Par Camille Drouiller, Maître de conférences en droit privé et sciences criminelles, Université de Pau
Les droits fondamentaux puisent leurs origines à la fois dans les droits de l’homme et les libertés publiques. Ils ont émergé en tant que tels dans les années 1980 et se sont considérablement développés depuis lors, notamment sous l’impulsion de la jurisprudence de la Cour européenne des droits de l’homme. Ce mouvement, connu aujourd’hui sous le nom de fondamentalisation, a concerné tous les domaines du droit et bouleversé les mécanismes classiques et les équilibres alors à l’œuvre.
Le droit privé n’y a pas échappé, et en particulier l’ordre public. En effet, la fondamentalisation devait conduire à des situations potentiellement conflictuelles entre les droits fondamentaux et l’ordre public, alors même qu’ils sont tous les deux marqués par l’idée de prévalence et d’éviction de la norme concurrente. De plus, les notions paraissent en tous points antagonistes : alors que l’ordre public regrouperait un ensemble de valeurs holistes, représentatives de l’intérêt général et de nature législative, les droits fondamentaux seraient marqués par leur caractère ontologique, abriteraient des intérêts avant tout individuels et consacrés dans les plus hautes strates de la hiérarchie des normes.
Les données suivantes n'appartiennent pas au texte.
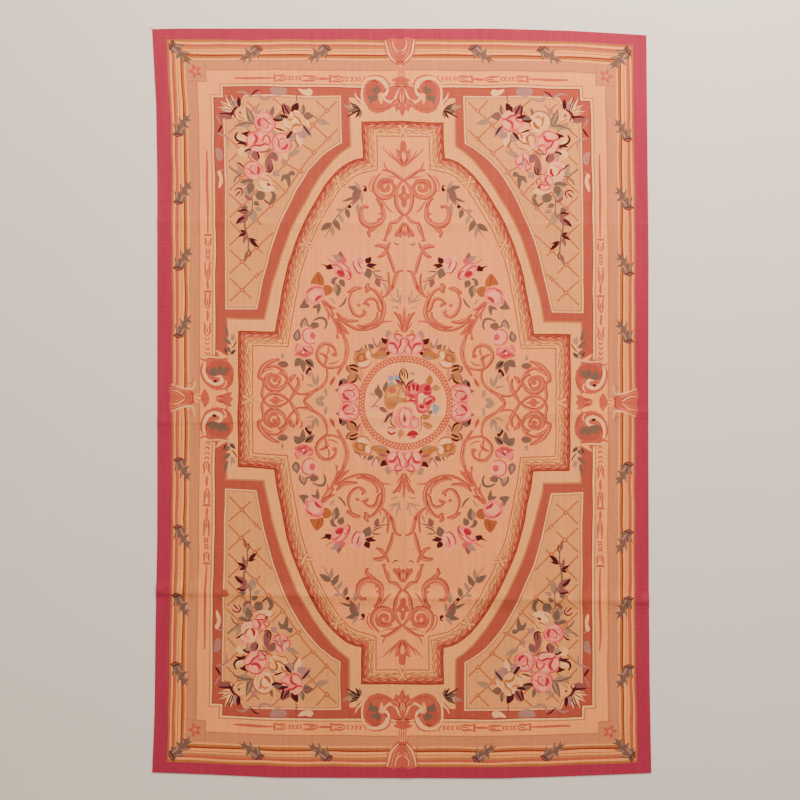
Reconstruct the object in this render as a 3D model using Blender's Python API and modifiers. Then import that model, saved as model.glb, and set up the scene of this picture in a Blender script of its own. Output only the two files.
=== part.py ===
"""Flat-woven wool rug of about 6 by 9 feet, lying face up on a floor.

The rug is one woven cloth, hemmed in itself, so it is one thin solid. It starts as a flat grid whose
lines crowd together at the creases. The grid is then shaped in two steps: its four edges stray from
straight as they do on the real rug, and the cloth lifts off the floor along the creases that are left
from folding it for storage. Solidify gives the sheet its thickness and Bevel rounds its hem.
"""

import bpy
import numpy as np

# Driving sizes in metres. The rug is long along Y, its face is up, and it rests on Z = 0.
RUG_WIDTH = 1.795
RUG_LENGTH = 2.743
CLOTH_THICKNESS = 0.003
HEM_ROUNDING = 0.0012
HEM_STEPS = 2

# How far each edge strays outwards from its straight line, in metres.
# Columns: place along the edge, from -1 to 1 along +Y or +X, and the distance outwards.
LEFT_EDGE = ((-1, 0.020), (-0.84, 0.011), (-0.6, 0.007), (-0.36, 0.001), (0.6, 0.001), (0.8, 0.005), (1, 0.020))
RIGHT_EDGE = ((-1, 0.011), (-0.75, 0.005), (-0.5, 0.002), (0, 0.0), (0.4, 0.001), (0.75, -0.004), (1, -0.007))
NEAR_EDGE = ((-1, -0.022), (-0.76, -0.014), (-0.5, -0.003), (0.4, 0.0), (0.7, -0.009), (1, -0.020))
FAR_EDGE = ((-1, -0.002), (-0.9, 0.0), (0.4, 0.0), (0.7, -0.008), (1, -0.024))

# The fold creases. Each is a low ridge across the whole cloth.
# Columns: where it meets the low edge and the high edge, its lift and its half width, in metres.
CROSS_CREASES = (
    (-0.699, -0.731, 0.0050, 0.034),
    (-0.078, -0.034, 0.0026, 0.030),
    (0.655, 0.650, 0.0020, 0.030),
)
LONG_CREASES = ((0.014, 0.004, 0.0020, 0.026),)

# Broad soft swells, where the cloth doesn't lie quite flat. Columns: x, y, lift and radius in metres.
SWELLS = (
    (0.62, -0.66, 0.0030, 0.26),
    (-0.22, -0.64, 0.0022, 0.22),
    (-0.72, -0.45, 0.0022, 0.20),
    (0.50, 0.02, 0.0020, 0.24),
    (-0.55, 0.72, 0.0018, 0.24),
)

# Grid lines at each crease, as shares of its half width, and the distance between the other lines.
CREASE_LINES = np.array((-1.0, -0.66, -0.33, 0.0, 0.33, 0.66, 1.0))
LINE_SPACING = 0.11

WOOL_COLOUR = (0.69, 0.33, 0.19, 1.0)
WOOL_ROUGHNESS = 0.95


def clear_scene():
    """Removes what the scene starts with."""
    for thing in list(bpy.data.objects):
        bpy.data.objects.remove(thing)


def soft_step(distance):
    """A smooth hump: 1 at no distance, 0 from a distance of 1 outwards, and level at both ends."""
    return np.where(np.abs(distance) < 1, (1 - np.minimum(distance**2, 1)) ** 2, 0.0)


def edge_strays(edge, place):
    """How far an edge strays outwards at each place along it, by its table."""
    places, outwards = np.array(edge).T
    return np.interp(place, places, outwards)


def outline_shift(across, along):
    """How far a point moves so that the straight rectangle takes the rug's outline.

    across and along run from -1 to 1. An edge moves by its own table, and inside the rug the shift
    goes evenly from one edge to the one opposite.
    """
    shift_x = edge_strays(RIGHT_EDGE, along) * (1 + across) / 2 - edge_strays(LEFT_EDGE, along) * (1 - across) / 2
    shift_y = edge_strays(FAR_EDGE, across) * (1 + along) / 2 - edge_strays(NEAR_EDGE, across) * (1 - along) / 2
    return shift_x, shift_y


def crease_lift(creases, across, place, size):
    """The lift that a set of creases gives: each is a hump across its own slightly slanting line."""
    lift = np.zeros_like(across)
    for start, end, height, half_width in creases:
        line = start + (end - start) * (across + 1) / 2
        lift = np.maximum(lift, height * soft_step((place * size / 2 - line) / half_width))
    return lift


def cloth_lift(across, along):
    """How high the cloth's underside is above the floor: its creases over its broad swells."""
    lift = crease_lift(CROSS_CREASES, across, along, RUG_LENGTH)
    lift = np.maximum(lift, crease_lift(LONG_CREASES, along, across, RUG_WIDTH))
    for x, y, height, radius in SWELLS:
        distance = np.hypot(across * RUG_WIDTH / 2 - x, along * RUG_LENGTH / 2 - y) / radius
        lift = lift + height * soft_step(distance)
    return lift


def grid_lines(creases, size):
    """Where the grid's lines cross the low and the high edge, from -1 to 1.

    Each crease has its own lines, which slant with it, and even lines fill the space between.
    """
    low, high = [], []
    for start, end, _, half_width in creases:
        low.extend(start + CREASE_LINES * half_width)
        high.extend(end + CREASE_LINES * half_width)
    low, high = np.sort(low), np.sort(high)
    low = np.concatenate(([-size / 2], low, [size / 2]))
    high = np.concatenate(([-size / 2], high, [size / 2]))
    filled = []
    for i in range(len(low) - 1):
        steps = max(1, round((low[i + 1] - low[i]) / LINE_SPACING))
        share = np.arange(steps) / steps
        filled.append(np.stack((low[i] + share * (low[i + 1] - low[i]), high[i] + share * (high[i + 1] - high[i]))))
    filled.append(np.array([[size / 2], [size / 2]]))
    return np.concatenate(filled, axis=1) * 2 / size


def wool_material():
    """Matt wool cloth in the rug's mean colour."""
    material = bpy.data.materials.new("rug_wool")
    material.use_nodes = True
    shader = material.node_tree.nodes["Principled BSDF"]
    shader.inputs["Base Color"].default_value = WOOL_COLOUR
    shader.inputs["Roughness"].default_value = WOOL_ROUGHNESS
    shader.inputs["Metallic"].default_value = 0.0
    return material


def woven_rug():
    """The rug: a grid shaped to its outline and lifted at its creases, thickened upwards and rounded at the hem."""
    rows_low, rows_high = grid_lines(CROSS_CREASES, RUG_LENGTH)
    columns_low, columns_high = grid_lines(LONG_CREASES, RUG_WIDTH)
    row_steps, column_steps = len(rows_low) - 1, len(columns_low) - 1
    bpy.ops.mesh.primitive_grid_add(x_subdivisions=column_steps, y_subdivisions=row_steps, size=2)
    rug = bpy.context.object
    rug.name = "woven_rug"
    rug.data.name = "woven_rug"
    points = np.empty(len(rug.data.vertices) * 3, np.float32)
    rug.data.vertices.foreach_get("co", points)
    points = points.reshape(-1, 3).astype(float)
    column = np.round((points[:, 0] + 1) / 2 * column_steps).astype(int)
    row = np.round((points[:, 1] + 1) / 2 * row_steps).astype(int)
    # A row slants with its place across the rug, and a column with its place along it.
    evenly_across = (columns_low + columns_high)[column] / 2
    evenly_along = (rows_low + rows_high)[row] / 2
    along = rows_low[row] + (rows_high - rows_low)[row] * (evenly_across + 1) / 2
    across = columns_low[column] + (columns_high - columns_low)[column] * (evenly_along + 1) / 2
    shift_x, shift_y = outline_shift(across, along)
    points[:, 0] = across * RUG_WIDTH / 2 + shift_x
    points[:, 1] = along * RUG_LENGTH / 2 + shift_y
    points[:, 2] = cloth_lift(across, along)
    middle = (points[:, :2].max(axis=0) + points[:, :2].min(axis=0)) / 2
    points[:, :2] -= middle
    rug.data.vertices.foreach_set("co", points.astype(np.float32).ravel())
    rug.data.update()
    rug.data.materials.append(wool_material())

    thickness = rug.modifiers.new("thickness", "SOLIDIFY")
    thickness.thickness = CLOTH_THICKNESS
    thickness.offset = 1.0
    hem = rug.modifiers.new("hem_rounding", "BEVEL")
    hem.width = HEM_ROUNDING
    hem.segments = HEM_STEPS
    hem.limit_method = "ANGLE"
    hem.angle_limit = np.radians(60)
    return rug


def main():
    clear_scene()
    collection = bpy.data.collections.new("wool_rug")
    bpy.context.scene.collection.children.link(collection)
    rug = woven_rug()
    for holder in list(rug.users_collection):
        holder.objects.unlink(rug)
    collection.objects.link(rug)


main()
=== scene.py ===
import bpy
import numpy as np
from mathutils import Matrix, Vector
from mathutils.geometry import delaunay_2d_cdt


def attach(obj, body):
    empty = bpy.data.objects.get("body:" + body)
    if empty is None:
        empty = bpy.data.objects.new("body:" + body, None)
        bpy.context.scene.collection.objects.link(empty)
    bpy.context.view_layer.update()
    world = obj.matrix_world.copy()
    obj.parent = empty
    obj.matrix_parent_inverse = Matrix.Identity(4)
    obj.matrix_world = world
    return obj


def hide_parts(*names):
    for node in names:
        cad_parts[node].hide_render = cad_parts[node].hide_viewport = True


# Looks of the tapestry-woven wool rug. The rug is one sheet whose face is cut into areas of yarn, as a
# tapestry weaver fills each area of the cartoon with its own colour. The cartoon is drawn in
# centimetres from the rug's middle, x across and y along, for a rug with straight edges. Motifs are
# drawn once, in the quarter where x and y are positive, and mirrored to the others. The finished
# cartoon is then laid on the cloth: it takes the uneven outline and the creases of the CAD's rug.

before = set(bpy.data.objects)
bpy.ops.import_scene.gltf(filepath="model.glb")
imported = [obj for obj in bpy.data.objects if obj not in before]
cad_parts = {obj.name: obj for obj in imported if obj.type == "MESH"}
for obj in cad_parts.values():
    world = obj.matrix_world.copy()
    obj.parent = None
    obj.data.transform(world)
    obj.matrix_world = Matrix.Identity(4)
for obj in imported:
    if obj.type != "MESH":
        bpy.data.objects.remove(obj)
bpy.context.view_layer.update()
CM = 0.01
SEED = 11
# How many of the cartoon's shapes the back shows over its first one: stripes, frames and one corner's panel.
BACK_SHAPES = 28

# Sizes of the hand-made rug, in metres, the same as the CAD's.
RUG_WIDTH = 1.795
RUG_LENGTH = 2.743
CLOTH_THICKNESS = 0.003
HEM_ROUNDING = 0.0012
# How far each edge strays outwards from its straight line. Columns: place along it, -1 to 1, and distance.
LEFT_EDGE = ((-1, 0.020), (-0.84, 0.011), (-0.6, 0.007), (-0.36, 0.001), (0.6, 0.001), (0.8, 0.005),
             (1, 0.020))
RIGHT_EDGE = ((-1, 0.011), (-0.75, 0.005), (-0.5, 0.002), (0, 0.0), (0.4, 0.001), (0.75, -0.004),
              (1, -0.007))
NEAR_EDGE = ((-1, -0.022), (-0.76, -0.014), (-0.5, -0.003), (0.4, 0.0), (0.7, -0.009), (1, -0.020))
FAR_EDGE = ((-1, -0.002), (-0.9, 0.0), (0.4, 0.0), (0.7, -0.008), (1, -0.024))
# The fold creases. Columns: where each meets the low and the high edge, its lift and its half width.
CROSS_CREASES = (
    (-0.699, -0.731, 0.0050, 0.034),
    (-0.078, -0.034, 0.0026, 0.030),
    (0.655, 0.650, 0.0020, 0.030),
)
LONG_CREASES = ((0.014, 0.004, 0.0020, 0.026),)
# Broad soft swells. Columns: x, y, lift and radius.
SWELLS = (
    (0.62, -0.66, 0.0030, 0.26),
    (-0.22, -0.64, 0.0022, 0.22),
    (-0.72, -0.45, 0.0022, 0.20),
    (0.50, 0.02, 0.0020, 0.24),
    (-0.55, 0.72, 0.0018, 0.24),
)

# How far the woven design strays from the rug's own middle lines, in centimetres.
# Columns: place along or across the rug, from -1 to 1, and the distance.
STRAY_ACROSS = ((-1, 0), (-0.55, 0), (-0.36, 0.2), (-0.18, 0.45), (0, 0.75), (0.18, 0.7), (0.55, 0.6),
                (0.73, 0.3), (0.9, 0), (1, 0))
STRAY_ALONG = ((-1, 1.3), (-0.55, 1.0), (-0.33, 0.6), (-0.13, 0.3), (0.3, 0.15), (0.75, 0.4), (1, 0.5))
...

Pourtant, la fondamentalisation du droit, comprise comme le mouvement d’expansion du contenu et de la normativité des droits fondamentaux dans toutes les branches du droit, s’est accompagnée d’un mouvement de fondamentalisation de l’ordre public, impliquant l’intégration des droits fondamentaux à l’ordre public. Ainsi, les droits fondamentaux constituent le renouveau de l’ordre public.
L’objet de cette recherche est alors de s’intéresser à la rencontre de l’ordre public et des droits fondamentaux afin de pouvoir qualifier la relation qui les unit et les conséquences qu’elle emporte. Reposant sur une étude notionnelle et une analyse de la jurisprudence confrontant les dispositions d’ordre public aux droits fondamentaux, elle envisage sous un prisme nouveau les perturbations causées par la fondamentalisation de l’ordre public et les perspectives à venir dans un contexte pluraliste.
Dans une première partie, l’étude s’attache à envisager le phénomène d’intégration des droits fondamentaux à l’ordre public et ses conséquences sur la notion telle qu’elle est entendue classiquement.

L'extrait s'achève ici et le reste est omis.